You're theories have several holes in them though. Every time either myself or someone else poses the problem with what you're saying, your explanation only leads to more problems with what you're saying.

• You state that MS is at a serious disadvantage compared to Sony due to Azure being utilized by Nvidia hardware despite MS games already working on Nvidia driven pcs.

• You explain the options that MS can take in order to get their infrastructure in line to streaming their games.

• Upon finding out that MS is already well underway with one of your previously mentioned options, suddenly that option becomes invalid, and won't really work that well.

• Upon being informed that MS games now days run on Nvidia GPUs and are thus in line with their Azure counterparts... Game saves is now the issue, despite all MS game saves already being saved on the cloud currently.

• Now you've moved yet again to financials, and are pointing out how much money PSNOW makes... Which has nothing to do with what we're talking about. You're beginning to stray into ronvalencia territory here.

• Now you're willing to explain why MS's cloud was laughed at in 2013, but Sony's cloud in 2019 is different, when nobody has really asked for that. For what it's worth, Xbox using cloud compute for Forza and Titanfall 1 worked as advertised. They weren't talking about streaming in 2013.

I'm not trying to bag on you, or demean you or anything. Your explanations, and terminology makes it obvious that you are versed in the subject, but the more people question you, the more it just looks like you're trying to find reasons why MS can't do it. First it was Nvidia rather than AMD, then it was how they're implementing AMD, then it was game save data, etc..

Unfortunately every single one of these points has been explained at length, but I will go ahead and consolidate and respond since you consolidated them.

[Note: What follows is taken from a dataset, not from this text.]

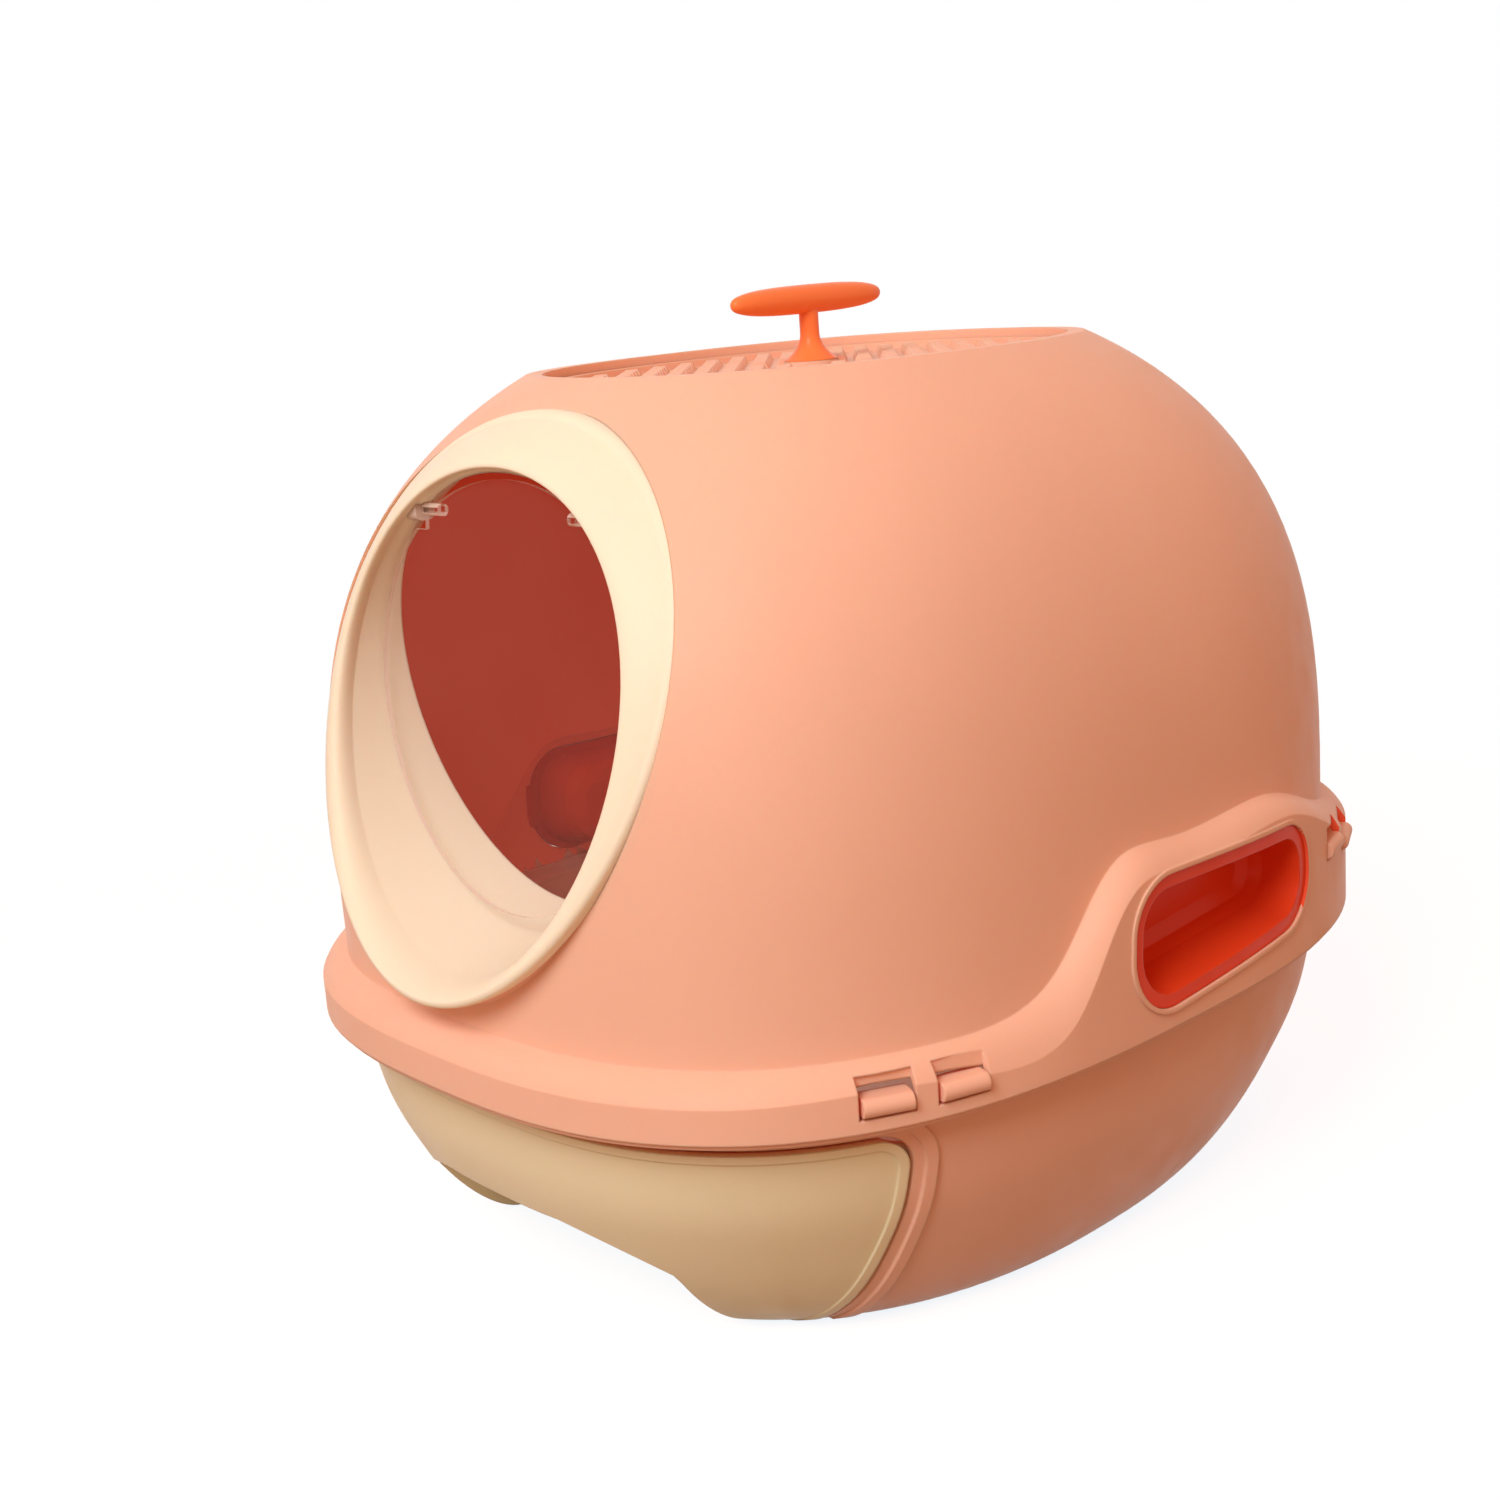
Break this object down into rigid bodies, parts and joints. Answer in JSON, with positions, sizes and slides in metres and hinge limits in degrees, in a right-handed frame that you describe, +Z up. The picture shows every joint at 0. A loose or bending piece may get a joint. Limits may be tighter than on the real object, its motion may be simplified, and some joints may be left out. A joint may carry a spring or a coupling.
{
  "type": "covered litter box",
  "caption": "Covered pet litter box: round tub with a pull-out litter drawer, domed hood with a ring door and swinging flap, finger cups, and a lift-off top lid with a T handle.",
  "frame": {"origin": "middle of the flat bottom, on the floor", "axes": "+Z up; the door and the drawer face -Y; +X is to the right of someone who stands in front and looks at the door"},
  "size_m": [0.424, 0.5123, 0.4399],
  "materials": {
    "tub": "fine satin moulded plastic, peach",
    "hood": "fine satin moulded plastic, peach",
    "lid": "fine satin moulded plastic, peach",
    "tray": "satin moulded plastic, cream",
    "drawer_front": "satin moulded plastic, cream",
    "ring": "satin moulded plastic, cream",
    "cups": "soft gloss moulded plastic, deep orange",
    "lid_handle": "soft gloss moulded plastic, deep orange",
    "flap": "clear plastic sheet, very slightly frosted",
    "brackets": "clear moulded plastic",
    "screws": "zinc plated steel",
    "washer": "grey nylon"
  },
  "bodies": {
    "tub": {"base_tub": "tub", "snap_tongues": "tub"},
    "drawer": {"litter_tray": "tray", "drawer_front": "drawer_front"},
    "hood": {"hood": "hood", "entrance_ring": "ring", "ring_screws": "screws", "flap_bracket_left": "brackets", "flap_bracket_right": "brackets", "handle_cup_left": "cups", "handle_cup_right": "cups"},
    "flap": {"flap": "flap"},
    "lid": {"top_lid": "lid", "lid_handle": "lid_handle", "lid_screw": "screws", "lid_washer": "washer"}
  },
  "joints": [
    {"name": "drawer_slide", "type": "slide", "parent": "tub", "child": "drawer", "axis": [0, -1, 0], "range_m": [0, 0.26]},
    {"name": "hood_lift", "type": "slide", "parent": "tub", "child": "hood", "axis": [0, 0, 1], "range_m": [0, 0.15], "deforming": ["snap_tongues"]},
    {"name": "flap_swing", "type": "hinge", "parent": "hood", "child": "flap", "pos_m": [0, -0.1862, 0.357], "axis": [1, 0, 0], "range_deg": [-45, 60]},
    {"name": "lid_lift", "type": "slide", "parent": "hood", "child": "lid", "axis": [0, 0, 1], "range_m": [0, 0.1]}
  ]
}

You state that MS is at a serious disadvantage compared to Sony due to Azure being utilized by Nvidia hardware despite MS games already working on Nvidia driven pcs.

Yes, because Microsoft wants to play XBOX games which are NOT BUILT TO RUN ON NVIDIA GPUS!!!!! It's not rocket science. You would run PC games which are designed to be GPU agnostic on these server machines!! This is the fundamental failing of understanding in this thread.

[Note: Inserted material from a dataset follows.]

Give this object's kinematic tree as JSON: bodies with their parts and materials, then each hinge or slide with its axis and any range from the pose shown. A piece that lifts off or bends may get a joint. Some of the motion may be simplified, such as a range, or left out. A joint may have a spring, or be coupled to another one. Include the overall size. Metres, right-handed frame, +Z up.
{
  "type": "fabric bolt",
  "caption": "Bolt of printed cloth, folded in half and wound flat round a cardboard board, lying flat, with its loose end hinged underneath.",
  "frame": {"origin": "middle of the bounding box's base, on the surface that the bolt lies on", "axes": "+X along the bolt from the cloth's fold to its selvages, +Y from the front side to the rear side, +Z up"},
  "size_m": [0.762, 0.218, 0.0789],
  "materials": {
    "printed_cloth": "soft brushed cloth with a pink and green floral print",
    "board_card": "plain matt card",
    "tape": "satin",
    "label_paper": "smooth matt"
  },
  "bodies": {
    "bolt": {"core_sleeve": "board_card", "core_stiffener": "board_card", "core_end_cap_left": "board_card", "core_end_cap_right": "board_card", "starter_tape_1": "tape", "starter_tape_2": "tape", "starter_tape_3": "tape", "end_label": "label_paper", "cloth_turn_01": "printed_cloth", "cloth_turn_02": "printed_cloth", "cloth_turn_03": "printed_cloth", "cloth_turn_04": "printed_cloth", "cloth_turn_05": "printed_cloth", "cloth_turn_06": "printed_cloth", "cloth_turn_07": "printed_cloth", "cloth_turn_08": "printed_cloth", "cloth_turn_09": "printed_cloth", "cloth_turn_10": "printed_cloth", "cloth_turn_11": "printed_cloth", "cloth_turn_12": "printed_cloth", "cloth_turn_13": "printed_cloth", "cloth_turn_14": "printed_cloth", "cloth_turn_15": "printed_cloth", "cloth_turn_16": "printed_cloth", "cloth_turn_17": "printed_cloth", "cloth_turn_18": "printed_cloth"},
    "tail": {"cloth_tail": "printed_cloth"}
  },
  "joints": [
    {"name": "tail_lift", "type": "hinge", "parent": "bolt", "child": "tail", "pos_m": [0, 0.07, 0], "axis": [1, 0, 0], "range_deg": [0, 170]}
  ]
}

You explain the options that MS can take in order to get their infrastructure in line to streaming their games.

• Upon finding out that MS is already well underway with one of your previously mentioned options, suddenly that option becomes invalid, and won't really work that well.

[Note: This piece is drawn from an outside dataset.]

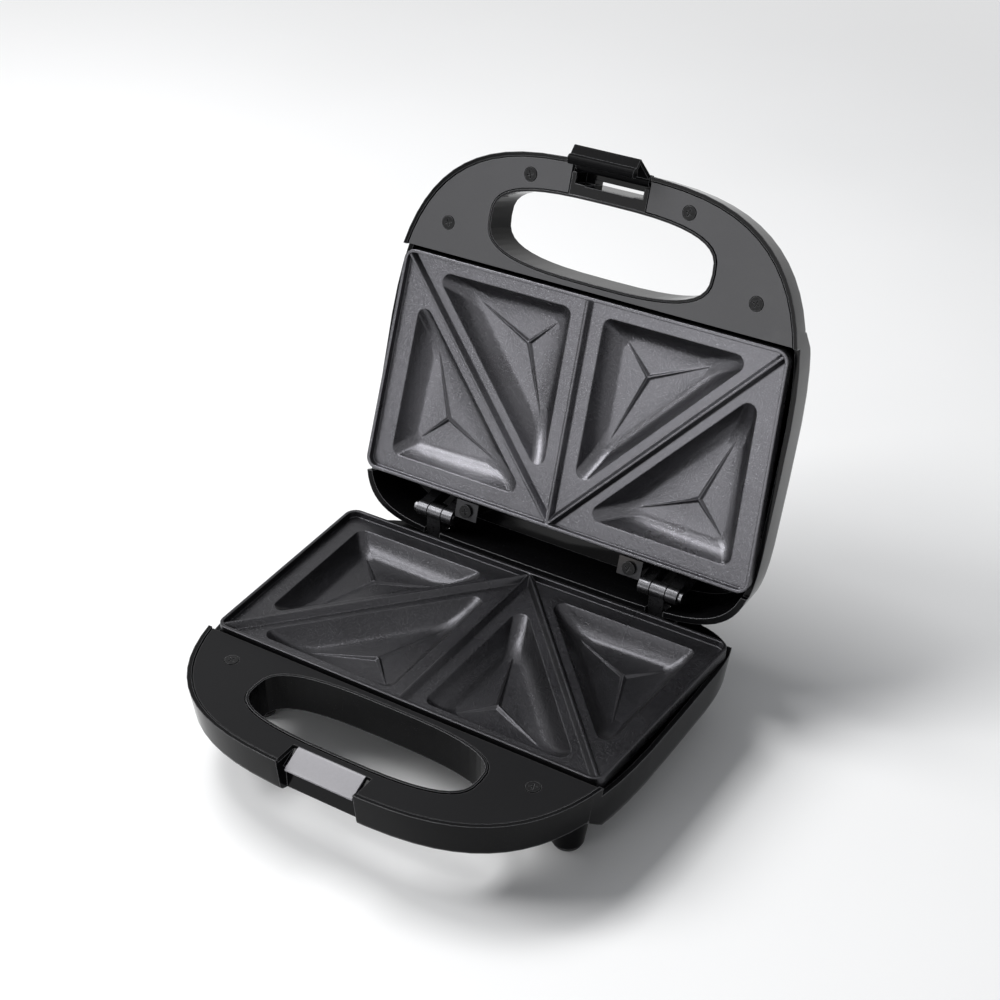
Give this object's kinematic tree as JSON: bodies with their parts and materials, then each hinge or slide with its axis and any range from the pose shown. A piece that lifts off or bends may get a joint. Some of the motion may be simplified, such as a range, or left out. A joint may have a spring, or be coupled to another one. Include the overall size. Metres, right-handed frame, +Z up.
{
  "type": "sandwich toaster",
  "caption": "Countertop sandwich toaster, open: gloss-black hinged housings with D-shaped handles, a latch clip and cast non-stick plates with triangular pockets.",
  "frame": {"origin": "on the table, at the middle of the open toaster's bounding box", "axes": "+X to the toaster's right hand as seen from the handles, +Y from the handles to the hinges, +Z up"},
  "size_m": [0.2238, 0.2652, 0.2504],
  "materials": {
    "housing": "gloss black moulding",
    "cover_dark": "satin dark grey",
    "cover_grey": "satin dark grey",
    "screw_black": "black oxide",
    "catch_grey": "satin grey",
    "pad_rubber": "matt",
    "plate_coat": "dark non-stick coating on cast aluminium",
    "pan_steel": "plain sheet steel",
    "element_steel": "heater sheath",
    "zinc": "zinc plated",
    "ceramic": "ceramic and glass sleeve",
    "hinge_steel": "dark metal",
    "lens_red": "clear red",
    "lens_green": "clear green",
    "clip_black": "gloss black"
  },
  "bodies": {
    "root": {"base_housing": "housing", "base_handle_cover": "cover_dark", "base_cover_screws": "screw_black", "catch_plate": "catch_grey", "foot_pads": "pad_rubber", "cord_gland": "pad_rubber", "lower_plate": "plate_coat", "lower_pan": "pan_steel", "lower_element": "element_steel", "lower_clamp": "pan_steel", "lower_plate_screws": "zinc", "lower_pan_screws": "screw_black", "thermostat": "ceramic", "thermal_fuse": "ceramic", "terminal_block": "ceramic", "base_hinge_left": "hinge_steel", "base_hinge_right": "hinge_steel", "base_hinge_screws": "screw_black", "hinge_pins": "zinc"},
    "lid": {"lid_housing": "housing", "lid_handle_cover": "cover_grey", "lid_cover_screws": "screw_black", "upper_plate": "plate_coat", "upper_pan": "pan_steel", "upper_element": "element_steel", "upper_clamp": "pan_steel", "upper_plate_screws": "zinc", "upper_pan_screws": "screw_black", "lid_hinge_left": "hinge_steel", "lid_hinge_right": "hinge_steel", "lid_hinge_screws": "screw_black", "red_lamp_lens": "lens_red", "green_lamp_lens": "lens_green", "clip_pin": "zinc"},
    "clip": {"latch_clip": "clip_black"}
  },
  "joints": [
    {"name": "lid_hinge", "type": "hinge", "parent": "root", "child": "lid", "pos_m": [0, 0.06096, 0.0554], "axis": [1, 0, 0], "range_deg": [0, 107.6]},
    {"name": "clip_pivot", "type": "hinge", "parent": "lid", "child": "clip", "pos_m": [0, 0.11843, 0.23723], "axis": [1, 0, 0], "range_deg": [-60, 18]}
  ]
}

• Upon being informed that MS games now days run on Nvidia GPUs and are thus in line with their Azure counterparts... Game saves is now the issue, despite all MS game saves already being saved on the cloud currently.

Again, this is a failure of understanding, NOT validity. Microsoft games are are the publisher and developer. Xbox is the platform game are made for. Xbox games out of the box are not immediately compatible to run on PCs without 1) emulating the hardware. 2) running on the hardware itself. Which AGAIN is why you need AMD GPU hardware to ensure low-level compatibility otherwise they need to emulate it which if difficult if not impossible (an probably illegal) to do at high performance levels. If you CANNOT understand this basic, fundamental fact than this cannot be a dicussion on any technical level. Microsoft wants to run Xbox XBOX XBOX games. PC and XBOX games cannot be run interchangeably. They are developed differently with different platforms in mind.

Further I never stated that them putting using Xboxes in servers wouldn't. To the contrary I said it WILL work in the short term. The issue is, as I stated multiple times is the methods they are getting to roll out right now. ARE THE SAME METHODS SONY USED 5 YEARS AGO WHEN PSNOW FIRST ROLLED OUT. There's no getting around the fact that Microsoft is talking about using the same infrastructure methods that Sony already did in 2014, here in 2019. I never stated they won't work, rather than Microsoft is behind Sony.

As far as cloud saves, If you don't understand why you can't just take any old game save from a PC game, put it on a USB drive and expect to play it on the Xbox 1 version, then you literally may not be qualified or capable of understanding nor discussing the technical merits of the implementation and it's just a waste of everyone's time... This is not a put-down but understanding why game saves don't "transfer" from your PS4 to your Xbox to your PC without specifically being developed for that purpose is fundamental to a basic understanding before we can discuss the technical limits of cloud hardware.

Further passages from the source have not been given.